Терещенко делает знак рукой. Метрдотель, внимательно наблюдавший за гостем, кивает.

– Итак? – спрашивает Терещенко.

– Мне сказали, что вы ищете что-то необычное…

– Возможно.

– Насколько необычное?

Терещенко пожимает плечами.

– Не понимаю.

Перед гостем ставят чашку кофе, небольшой кувшинчик со сливками, тарелочку с бельгийским печеньем, сахарницу с серебряной крышечкой.

– Благодарю, – говорит Якобс и робко, как девушка, улыбается мэтру, потом снова переводит взгляд на собеседника. – Кого вы хотите удивить, господин Терещенко? Мать? Жену? Невесту? Делового партнера? Человека, в услугах которого вы нуждаетесь?

– Любимую женщину.

– Это подарок к дате?

– Это подарок к рождению ребенка.

– Простите меня за бестактность, господин Терещенко, но я должен спросить у вас, чтобы не выглядеть глупым – насколько сильно вы любите эту женщину?

– Боюсь, что это не имеет денежного эквивалента, – отвечает Михаил с некоторым раздражением.

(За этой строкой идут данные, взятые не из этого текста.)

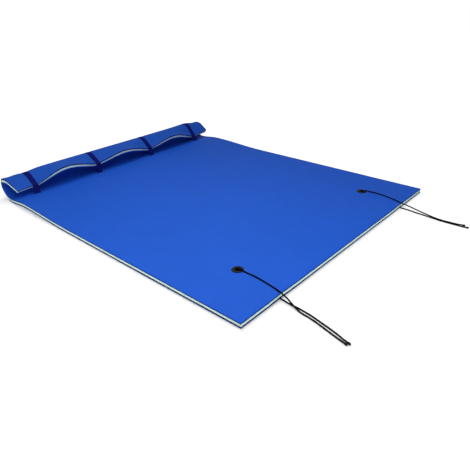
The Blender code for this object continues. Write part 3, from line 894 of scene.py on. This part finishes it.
# %% The three layers
LAYER_PARTING = 0.0001
EDGE_ROUNDING = 0.0009
EDGE_STEPS = 2
ROUNDED_ANGLE = math.radians(50)
SHARP_ANGLE = math.radians(45)
CORE_TOP = BOTTOM_LAYER + CORE_LAYER
# Each layer's name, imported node, underside, top, and the finishes of its skins and cut edges
LAYERS = (
    ("bottom_foam", "bottom_foam_layer", 0.0, BOTTOM_LAYER - LAYER_PARTING, (under_skin, under_cut_painted_shade)),
    ("core_foam", "core_foam_layer", BOTTOM_LAYER, CORE_TOP - LAYER_PARTING, (core_cut, core_cut)),
    ("deck_foam", "top_foam_layer", CORE_TOP, SHEET, (top_skin, top_cut)),
)


def rounded_edges(layer):
    """Rounds a layer's cut edges a little, and keeps the corners between its faces crisp."""
    soften = layer.modifiers.new("soften", "BEVEL")
    soften.width = EDGE_ROUNDING
    soften.segments = EDGE_STEPS
    soften.limit_method = "ANGLE"
    soften.angle_limit = ROUNDED_ANGLE
    soften.use_clamp_overlap = True
    applied(layer)
    layer.data.shade_smooth()
    layer.data.set_sharp_from_angle(angle=SHARP_ANGLE)


for name, node, low, high, finishes in LAYERS:
    layer = foam_shell(name, low, high, finishes)
    pocket = name == "bottom_foam"
    radius = GROMMET_FLANGE / 2 if pocket else GROMMET_BORE / 2 + GROMMET_WALL
    cutters = []
    for side, centre in GROMMETS.items():
        cutters.append(round_cutter(centre, radius + SKIN_GAP))
        if pocket:
            cutters.append(channel_cutter(side))
    cut_out(layer, cutters)
    rounded_edges(layer)
    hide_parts(node)
    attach(layer, "root")
    print(name, len(layer.data.polygons), "faces")

# %% [markdown]
# ## Webbing straps
#
# Each strap is a band of woven polyester, 38 mm wide and 2 mm thick: a loop up through its slit, down
# over the roll and back, with its ends sewn over each other behind the pillow. A flat band with square
# edges looks like card, so its section here is a flattened oval with slightly thicker selvedges.

# %% The strap's path
LAP_SHARES = (0.40, 0.95)
LAP_RAMP_SHARE = 0.03
PAST_SLIT = 0.012
STRAP_DECK_CELLS = 12
STRAP_TOE_CELLS = 26
STRAP_CELLS = {"crown": 20, "flap": 14}
CORNER_STEPS = 8
DROP_STEPS = 6
SLIT_STEPS = 3


def doubled_at(stretch, place):
    """1 where the strap's two ends lie over each other, 0 where it is single."""
    start, end = LAP_SHARES
    ramps = ((place - start) / LAP_RAMP_SHARE, (end - place) / LAP_RAMP_SHARE)
    return min(map(smooth_step, ramps)) if stretch == "toe" else 0.0


def strap_path(number):
    """A strap's middle line: points of the section, and the stretch and place that each belongs to."""
    x, droop = STRAP_PLACES[number - 1], droop_at(number)
    lap_start, lap_end = LAP_SHARES
    toe = set(spread(0, 1, STRAP_TOE_CELLS)[1:])
    toe |= {lap_start, lap_start + LAP_RAMP_SHARE, lap_end - LAP_RAMP_SHARE, lap_end}
    deck = [SLIT_PLACE] + spread(SLIT_PLACE + PAST_SLIT, DECK_LENGTH, STRAP_DECK_CELLS)
    places = [("deck", place) for place in deck] + [("toe", place) for place in sorted(toe)]
    for stretch, cells in STRAP_CELLS.items():
        places += [(stretch, place) for place in spread(0, 1, cells)[1:]]
    line = []
    for stretch, place in places:
        point = section(stretch, place, droop, strap_press(x, stretch, place) - STRAP_ROOM)
        line.append((point, stretch, place))
    # Round the outer corner of the flap's cut edge, then straight down into the slit
    corner = section("flap", 1, droop, strap_press(x, "flap", 1))
    mouth = section("deck", SLIT_PLACE, droop, SHEET)
    drop = mouth - corner
    lean = math.atan2(drop.x, -drop.y) + math.asin(STRAP_ROOM / drop.length)
    turns = spread(math.pi / 2 + droop, math.pi + lean, CORNER_STEPS)[1:]
    free = [corner + polar(STRAP_ROOM, turn) for turn in turns]
    free += [free[-1].lerp(mouth, share) for share in spread(0, 1, DROP_STEPS)[1:]]
    free += [mouth.lerp(line[0][0], share) for share in spread(0, 1, SLIT_STEPS)[1:-1]]
    return line + [(point, "flap", 1) for point in free]


# %% [markdown]
# ### Woven navy webbing
#
# The weave is a plain one, with ribs that run across the band. Brick rows on the strap's own map give
# warp threads that go over and under in turn.

# %% Webbing finish
THREAD_LENGTH = 0.0019
THREAD_WIDTH = 0.0012
THREAD_GAP = 0.00022
RIB_DEPTH = 0.0004

webbing, tree, shader = finish("navy_webbing", (0.006, 0.009, 0.130), 0.8, Specular_IOR_Level=0.05)
weave = {
    "Vector": own_map(tree), "Scale": 1.0, "Brick Width": THREAD_LENGTH, "Row Height": THREAD_WIDTH,
    "Mortar Size": THREAD_GAP, "Mortar Smooth": 1.0,
    "Color1": WHITE, "Color2": (0.75, 0.75, 0.75, 1), "Mortar": (0, 0, 0, 1),
}
warp = add(tree, "TexBrick", weave, offset=0.5).outputs["Color"]
fibre = noise(tree, metres(tree), scale=1400.0, detail=2.0)
lustre = maths(tree, "ADD", maths(tree, "MULTIPLY", fibre, 0.5), 0.75)
threads = maths(tree, "MULTIPLY", warp, lustre)
coloured(tree, shader, threads, (0.002, 0.003, 0.060), (0.008, 0.012, 0.190))
raised(tree, shader, threads, RIB_DEPTH)
print(webbing.name, "has threads", THREAD_LENGTH, "by", THREAD_WIDTH, "metres")

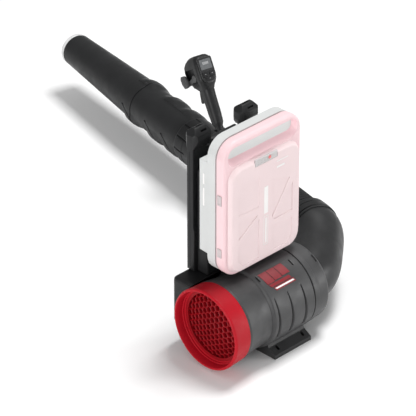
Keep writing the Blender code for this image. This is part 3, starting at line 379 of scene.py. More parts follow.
def rise(low, high, value):
    """0 below low, 1 above high, smooth between; low may be the larger."""
    share = max(0.0, min(1.0, (value - low) / (high - low)))
    return share * share * (3 - 2 * share)


def window(low, high, soft, value):
    return rise(low - soft, low, value) * (1 - rise(high, high + soft, value))


def turn_between(first, second):
    """The smallest turn in degrees from one direction to another."""
    return (second - first + 180) % 360 - 180


# ---- intake
RING_DEPTH = ring_high.x - ring_low.x


def intake_ring():
    """Red ring with a bright rolled rim, four small notches in it and a stepped throat."""
    r = INTAKE_RADIUS
    outer = dense([(0.0, r - 0.0040), (0.0006, r - 0.0022), (0.0018, r - 0.0008), (0.0036, r),
            (0.006, r), (RING_DEPTH - 0.001, r - 0.0022), (RING_DEPTH, r - 0.0032)], 0.0012)
    inner = [(0.0, r - 0.0052), (0.0016, r - 0.0064), (0.0180, r - 0.0074), (0.0186, r - 0.0092),
             (0.0225, r - 0.0096), (0.0230, r - 0.0118), (RING_DEPTH, r - 0.0118)]

    def notches(s, degrees):
        near = min(abs(turn_between(a, degrees)) for a in (46, 134, -134, -46))
        return -0.0012 * (1 - rise(1.1, 1.9, near)) * (1 - rise(0.0020, 0.0034, s))

    ring = turned("intake_ring_fine", FAN_ORIGIN, FAN_AXES, outer, inner, notches, 240)
    return settle(ring, RED, "frame", ["intake_ring"])


def intake_guard():
    """Domed honeycomb: six-sided cells with ridged tops, deeper than they are wide."""
    edge, pitch, wall, depth, crown = 0.0772, 0.0134, 0.0022, 0.0085, 0.0075
    front = 0.0235
    shape = bmesh.new()

    def put(x, y, back):
        bulge = crown * cos(min(1.0, sqrt(x * x + y * y) / edge) * pi / 2)
        return shape.verts.new(FAN_PLACE @ Vector((x, y, front + 0.004 - bulge + back)))

    def outside(x, y):
        return sqrt(x * x + y * y) > edge - pitch * 0.45

    rows = int(edge / (pitch * 0.866)) + 1
    for row in range(-rows, rows + 1):
        for column in range(-8, 9):
            cx = row * pitch * 0.866
            cy = (column + 0.5 * (row % 2)) * pitch
            if outside(cx, cy):
                continue
            corners = [radians(60 * k) for k in range(6)]
            loops = []
            for radius, back in ((pitch / 1.732, 0.0), (pitch / 1.732 - wall * 0.45, 0.0005),
                    (pitch / 1.732 - wall, 0.0022), (pitch / 1.732 - wall * 1.25, depth),
                    (pitch / 1.732, depth)):
                loops.append([put(cx + radius * cos(a), cy + radius * sin(a), back) for a in corners])
            for one, other in zip(loops, loops[1:]):
                for k in range(6):
                    m = (k + 1) % 6
                    shape.faces.new((one[k], one[m], other[m], other[k]))
            for k in range(6):
                m, way = (k + 1) % 6, radians(60 * k + 30)
                if outside(cx + pitch * cos(way), cy + pitch * sin(way)):
                    shape.faces.new((loops[0][k], loops[0][m], loops[-1][m], loops[-1][k]))
    bmesh.ops.remove_doubles(shape, verts=shape.verts, dist=0.00005)
    guard = piece_from("intake_guard_fine", shape)
    # darker red on the guard and its border: painted shade among the cells
    settle(guard, GRILLE_SHADED_RED, "frame", ["intake_guard"], 28)
    collar = turned("guard_border", FAN_ORIGIN, FAN_AXES,
            [(front - 0.0002, edge + 0.0008), (front + 0.010, edge + 0.0008)],
            [(front + 0.0002, edge - 0.0055), (front + 0.010, edge - 0.0055)])
    return settle(collar, GRILLE_SHADED_RED, "frame")


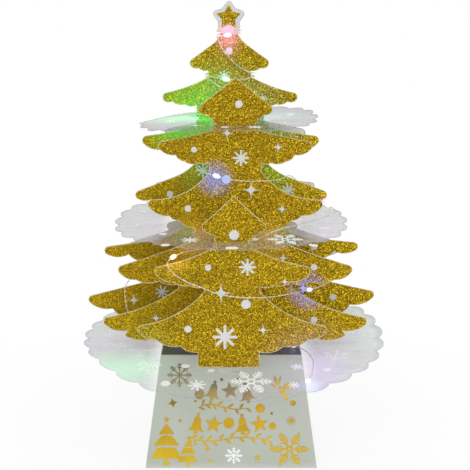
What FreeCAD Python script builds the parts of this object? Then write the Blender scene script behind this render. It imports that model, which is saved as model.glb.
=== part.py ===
"""A free-standing Christmas tree slotted together from flat glitter cards and scalloped film discs.

The tree is built like an egg-crate: five upright cards stand one behind the other, each cut as a tree
with drooping tiers, and three horizontal discs of film are threaded over them.  Every card's necks are
notched where a disc crosses them, and the trunks pass through the bottom disc and a black deck into a
flared, folded base, which also holds the battery box of the string of lights wound round the tree.

Millimetres, +Z up, origin at the centre of the base's underside, the front of the tree facing -Y.
"""
import FreeCAD, Part

import math
import os
from collections import namedtuple

V = FreeCAD.Vector
doc = FreeCAD.newDocument("paper_tree")

# ------------------------------------------------------------------ driving dimensions

sizes = doc.addObject("Spreadsheet::Sheet", "Sizes")
SIZES = [
    ("base_rise", 75.7, "height of the base, ground to rim"),
    ("base_rim_wide", 92.2, "width of the base at its rim"),
    ("rim_margin", 7.6, "how far the base's rim reaches before and behind the inner cards"),
    ("flare_wide", 21.4, "how much wider the base is at the ground than at its rim"),
    ("flare_deep", 22.0, "how much deeper the base is at the ground than at its rim"),
    ("base_film", 0.5, "thickness of the base's folded film"),
    ("deck_card", 0.6, "thickness of the black deck"),
    ("deck_skirt", 12.0, "height of the deck's folded skirt"),
    ("deck_drop", 0.4, "how far the deck lies under the rim"),
    ("lower_storey", 82.0, "bottom disc to middle disc"),
    ("upper_storey", 68.0, "middle disc to top disc"),
    ("crown", 74.1, "top disc to the tip of the star"),
    ("card_spacing", 28.9, "one card's plane to the next"),
    ("card_thick", 0.5, "thickness of a tree card"),
    ("trunk_half", 19.5, "half the trunk's width above the bottom disc"),
    ("tongue_half", 16.5, "half the width of the tongue under a trunk"),
    ("tongue_long", 13.0, "length of the tongue below the rim"),
    ("tab_half", 8.0, "half the width of an outer card's tab"),
    ("tab_long", 3.5, "length of an outer card's tab"),
    ("tier_tip", 3.0, "radius of a tier's tip"),
    ("star_reach", 12.0, "centre of the star to where its points would meet"),
    ("star_waist", 7.4, "centre of the star to its inner corners"),
    ("star_round", 2.2, "rounding of the star's points"),
    ("star_shift", -1.5, "how far the star sits to the side on its card"),
    ("inner_shift", 2.6, "how far the inner cards sit to the side"),
    ("outer_shift", 0.6, "how far the outer cards sit to the side"),
    ("outer_trunk_lean", -2.2, "how far an outer card's trunk stands to the side on its card"),
    ("low_shift", 1.7, "how far the bottom disc sits to the side"),
    ("top_shift", -1.7, "how far the top disc sits to the side"),
    ("disc_thick", 0.4, "thickness of a film disc"),
    ("disc_reach_low", 102.7, "centre to scallop tips, bottom disc"),
    ("disc_reach_mid", 77.8, "centre to scallop tips, middle disc"),
    ("disc_reach_top", 58.4, "centre to scallop tips, top disc"),
    ("scallop_deep", 3.6, "depth of the scallops"),
    ("slot_play", 0.2, "clearance round a card in a slot"),
    ("notch_deep", 1.4, "depth of a neck's notch"),
    ("notch_tall", 1.6, "height of a neck's notch"),
    ("wire_hole", 6.0, "bore of the holes for the string of lights"),
    ("wire_thick", 0.9, "diameter of the string's wire"),
    ("bead_long", 5.2, "length of a light's resin bead"),
    ("bead_wide", 3.0, "width of a light's resin bead"),
    ("cell_wide", 10.4, "diameter of a dry cell"),
    ("cell_long", 43.6, "length of a dry cell without its cap"),
    ("cell_cap_wide", 3.8, "diameter of a cell's cap"),
    ("cell_cap_long", 0.9, "height of a cell's cap"),
    ("cell_gap", 0.7, "clearance between the cells"),
    ("box_wall", 1.4, "wall of the battery box"),
    ("box_left", -46.0, "left end of the battery box"),
    ("box_back_gap", 5.5, "battery box to the base's rear wall, at the floor"),
    ("switch_bay", 11.0, "length of the switch bay"),
    ("contact_room", 2.6, "room at each end of the cells"),
    ("contact_plate", 0.3, "thickness of a contact plate"),
    ("lid_thick", 1.3, "thickness of the sliding lid"),
    ("lid_play", 0.25, "clearance of the lid in its grooves"),
    ("lid_groove", 0.8, "depth of the lid's grooves"),
    ("knob_travel", 3.0, "travel of the switch knob"),
]
for row, (alias, number, meaning) in enumerate(SIZES, start=1):
    sizes.set(f"A{row}", alias)
    sizes.set(f"B{row}", str(number))
    sizes.set(f"C{row}", meaning)
    sizes.setAlias(f"B{row}", alias)
doc.recompute()


def size(alias):
    """The number that the sheet holds under this alias."""
    return float(sizes.get(alias))


def bind(obj, **bound):
    """Binds properties to expressions; a double underscore stands for a dot."""
    for name, expression in bound.items():
        obj.setExpression(name.replace("__", "."), expression)
    return obj


PARTS = []  # the sub-parts, in the order in which they are made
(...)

– Все на свете имеет денежный эквивалент, – говорит Якобс вежливо, но очень твердо. – Особенно когда человек хочет купить что-то действительно необычное у ювелиров в Антверпене. Что ж, месье Терещенко, я полагаю, что вы обратились по адресу. Я готов предложить вам действительно уникальную вещь.

Якобс становится невероятно серьезен. Улыбка исчезает. Брови сходятся к переносице.

Он достает из кармана небольшой мешочек черного бархата и кладет его на стол. Потом достает из кармана кусок белой замши и расстилает перед собой. Еще одно движение – и на замшу ложится огромный синий алмаз. Он не огранен, но все равно его красота и размеры поражают.